There's a chance it might happen with Malkin, 39 and in the final year of his current contract with no sign of an extension on the horizon, still around, too.
The Russian star is tied for third in the NHL in points with 20, including 17 assists. His pretty cross-ice feed to Rust that Rust converted into the go-ahead goal midway through the third period against Washington helped Pittsburgh avoid a second straight late collapse.
On Monday night in Toronto, the Penguins dominated play for 40 minutes only to crumble in the final period as the Maple Leafs ripped off four straight goals to pull out a 4-3 win.
When Washington's Tom Wilson beat Arturs Silovs from his knees to tie it at 3 late in the second period on Thursday, it seemed the feel-good vibes the Penguins have been generating throughout the past month were on the verge of disappearing.
“It would have been really easy for this group to cave,” Muse said. "It would have been really easy for this group to play back on their heels, play worried.”
They didn't. They fended off a couple of Washington power plays, then pounced when Rust redirected Malkin's tape-to-tape pass and didn't let up the rest of the way.

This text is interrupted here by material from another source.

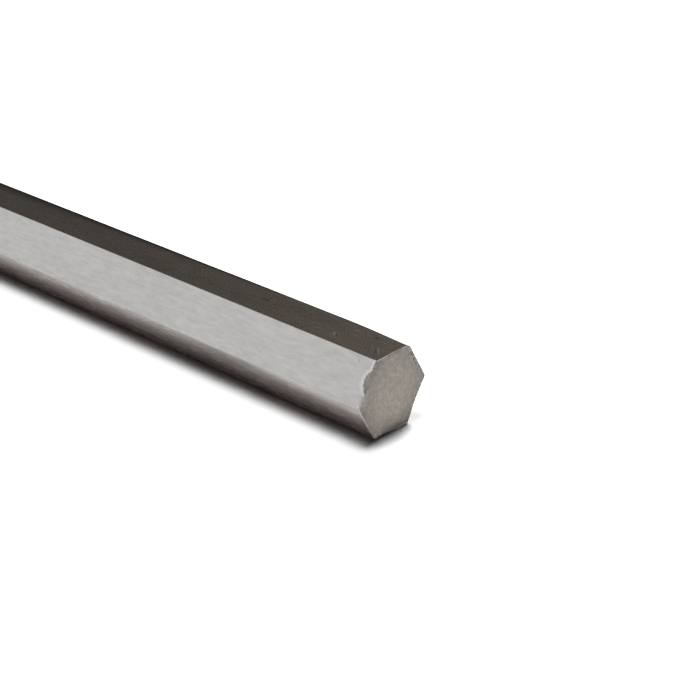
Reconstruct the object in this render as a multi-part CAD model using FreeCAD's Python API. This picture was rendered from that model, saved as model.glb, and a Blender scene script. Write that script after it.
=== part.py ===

Sure, it's still just early November. Yet for a team that looked lifeless for long stretches over the last couple of years of former head coach Mike Sullivan's otherwise highly successful tenure as the roster churned and the play of its stars (Crosby aside) sagged, it's a start.
“We’re finding ways to win games in a lot of different ways,” Rust said, later adding, “I think being able to win in all sorts of ways, I think, is a sign of a good team.”
Or at the very least, an interesting one.